The Tenth Appellate District Court affirmed on appeal. The court found that based on the plain language of the contract, the insurance company was not a party to it and could not be liable for breaching it as a result. The court further found that while a third-party beneficiary to a contract can sue under the contract, it cannot be sued, based on language from a treatise adopted by the Supreme Court finding that the idea of a third-party beneficiary is concerned with “right to performance” under a contract. The court further found that there was no mention of a third-party beneficiary “having liability to either the promisor or promisee, only a ‘duty to him’ owed by the contracting parties.” In so ruling, the Tenth Appellate District disagreed with various other Ohio courts that have found that a third-party beneficiary could be sued under a contract for failure to perform.
The Bullet Point: The concept of third-party beneficiaries is very important, especially for businesses. Third-party beneficiaries are entities that benefit from a contract made between two other parties. Even though a third-party beneficiary was not a party to the contract itself, if the contract is fulfilled, the third party stands to realize a benefit. Under the law, if the underlying contract is not fulfilled, the third-party beneficiary may be able to recover for any resulting damage. While certainly not universal in Ohio, one court has now expressly held that while a third-party beneficiary to a contract can sue for a breach of the contract, it cannot also be sued for breaching the same.
Sorrell v. Micomonaco, 12th Dist. Warren No. CA2015-07-060, 2017-Ohio-1498.
This was an appeal of a trial court decision finding that lis pendens applied to the purchase of real property and rescinding the sale to the purchaser as a result.
The owner of a piece of real property agreed to sell it to a neighbor. However, the owner backed out of the deal and the prospective purchaser sued for specific performance. During that lawsuit, the owner then sold the property to another party. The trial court ordered that the sale be rescinded because it was subject to lis pendens and ordered the property to be sold to the prospective purchaser. The owner appealed.
The Twelfth Appellate District affirmed. The court noted that lis pendens applied and warranted the sale to the other party to be rescinded. The third party claimed that lis pendens only applied with the plaintiff had actual title to the property at the outset of the litigation, not merely a claim of title, but the Twelfth Appellate District disagreed. The court found that such an argument would significantly abridge contract rights. Moreover, “title” within the meaning of lis pendens means title to property ultimately decided by a trial court, not necessarily title at the time suit is filed.
The Bullet Point: Lis pendens means that when a lawsuit is filed, third parties are put on notice of its existence. And, anyone that buys property while on such notice must assume any litigation that exists pertaining to the property. For example, if a bank is suing the owner of a lot and a buyer purchases the lot, then the new owner must face the lawsuit; sale of the property does not prevent the plaintiff getting recovery.
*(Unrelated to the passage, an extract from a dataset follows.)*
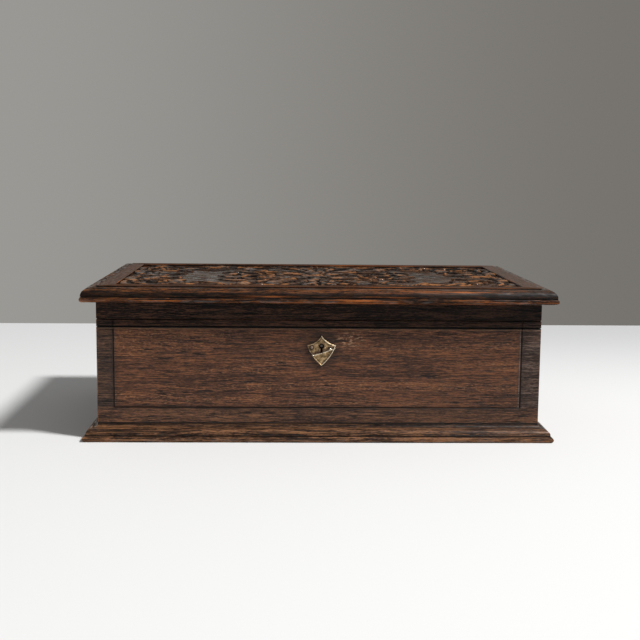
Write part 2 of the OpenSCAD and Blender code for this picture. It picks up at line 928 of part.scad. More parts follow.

Pike Delta York Local School Dist. v. Pike Delta York Ed. Ass’n., 6th Dist. Fulton No. F-16-006, 2017-Ohio-1476.
This was an appeal of a trial court’s decision to reverse an arbitrator’s award. The appellant, a union organization, filed a grievance in 2014–2015 against a school board for not properly considering an employee for a softball coach position. The arbitrator granted the grievance in part, finding that the school board erred by not hiring the employee for the softball coaching position and ordering the school board to give the employee the position for the 2015–2016 school year. The board appealed to the trial court, which reversed the arbitrator’s award, and the union appealed.
On appeal the Sixth Appellate District affirmed. It noted that an arbitrator’s award can only be reversed in very limited circumstances. Furthermore, the power an arbitrator has is governed by the agreement from which he gets his authority. Here, the court found that the arbitrator awarded the softball position for the 2015–2016 school year, but the grievance was related to the 2014–2015 school year and was outside the scope of the arbitration before the court. In so ruling, the court found that the arbitrator had exceeded his powers because he decided an issue not before him when he awarded the employee the softball coach position for the 2015–2016 school year.
The Bullet Point: The power of an arbitrator is derived from the contract from which he or she gets his or her authority. That means that an arbitrator can only decide things that were specifically decided or presented to him or her. When an arbitrator decides an issue that was not presented, or beyond the scope of the agreement, the arbitrator exceeds his or her authority. Commercial entities seeking to avoid the impact of an arbitrator’s decision should focus primarily on whether the arbitrator exceeded his or her authority. As prior Bullet Points have shown, it is difficult to establish that an arbitrator’s decision was otherwise improper.
Wilson v. Lawrence, Slip. Op. No. 2017-Ohio-1410
This was an appeal to the Ohio Supreme Court on how to present a creditor’s claim to an estate in order to be accepted by a probate court under Ohio law. Ohio law requires someone with a claim against a decedent’s estate to “present” it in writing to the executor or administrator of the estate. In this case, the claim was presented by a creditor to the decedent’s personal secretary and accountant. The letter was then forwarded to the executor of the estate. The trial court found that the claim was not properly presented and denied it because it was not submitted directly to the executor or administrator. The Eighth Appellate District reversed on appeal finding that a claim is presented “when other individuals connected with the estate receive the claim.”
On appeal, the Ohio Supreme Court reversed the Eighth Appellate District’s decision. In so ruling, the Ohio Supreme Court looked at the language of the presentment statute. The court found that “the statute is not ambiguous. The General Assembly’s mandate in R.C. 2117.06(A) is a clear and unequivocal command that “all creditors * * * shall present their claims * * * to the executor or administrator in a writing.” The court found that the word “shall” meant “must” and that to comply with the statute the claim had to be presented directly to the executor or administrator of the estate.
The Bullet Point: When presenting a claim against a decedent’s estate, make sure it is in writing and sent directly to the executor or administrator. Otherwise, the claim will not be accepted!